I'm just not trendy enough to drink from a jar.
I'm just not trendy enough to drink from a jar. Lilechka75

When a storm in a jam jar is a sign of more sinister things

A RECENT trip to Sydney to hear American absurdist David Sedaris read from his latest book was an eye-opener.

I've been a fan of Sedaris for many years; my bookshelf contains all his titles so I wasn't shocked by the (truly shocking) things he read out. Instead, like most of the other fans in the audience, I enjoyed many laugh-out-loud moments. He is a fearless performer who has eliminated the term "politically correct" from his extensive vocabulary. Not one of his jokes could I reproduce in a family newspaper.

What did throw me, though, was eating at a harbour-side restaurant after the show. I haven't lived in a city since 2002 and I rarely have the cash needed to eat in on-trend cafés when given the opportunity.

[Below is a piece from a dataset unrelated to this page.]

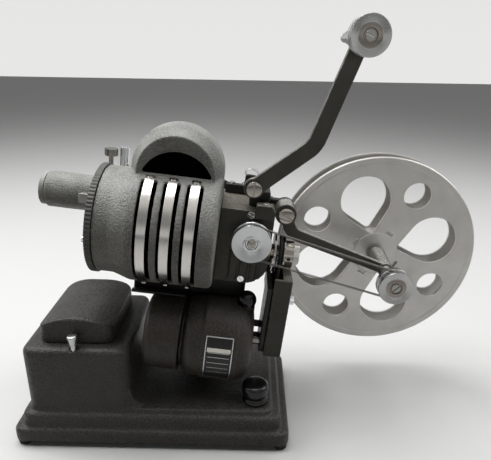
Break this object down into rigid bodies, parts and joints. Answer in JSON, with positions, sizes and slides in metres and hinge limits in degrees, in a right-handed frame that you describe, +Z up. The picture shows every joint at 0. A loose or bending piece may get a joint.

In this establishment, the chef and waiters sported man-buns, tribal tatts and bushranger beards (prompting my thorough search for stray hair in my food), and there was nary a plate or glass in sight. Instead, food was presented on any object that could be made horizontal. Planks, breadboards, wire baskets, terracotta tiles and odd bits of bamboo abounded, while the beverages (not the wine, thankfully) arrived in jars.

Now, I'm aware of the hipster trend that started some years ago of recycling jars to serve drinks. I'm loving the concept of recycling anything, really - I still use my wedding gift towels from the 70s to dry my dogs.

However, putting the thick threaded lip of a glass container to my mouth gives me the creeps. I can't explain why; perhaps I'm just a princess - I don't even like a beaded edge on a wineglass.

But these days, restaurateurs actually buy purpose-made jars for juices, frappes and whatever else is the beverage flavour-of-the-month - the handles on the side are a dead giveaway.

So, no longer is it an exercise in environmental good vibes; instead they have yet more stuff that will end up in landfill after the trend passes.

Earlier this year, a British steakhouse was fined $86,000 for serving meals on wooden boards that couldn't be sanitised. A friend of mine who is a chef remarked recently that nine-tenths of his job consisted of cleaning; it's essential for commercial food-preparation and storage areas to be kept squeaky clean to prevent outbreaks of food poisoning. Hygiene aside, serving food on boards just doesn't make sense.

Plates are designed to keep the food ON the plate; that's why they have a lip. You show me a serve of bangers and mash plonked on a fence paling and I'll show you an angry diner and a hefty dry-cleaning bill.

What's next? How about soup in a bedpan, salad in a hairnet or pavlova in a toolbox. Am I too out-of-touch? Perhaps this is just a storm in a jam jar.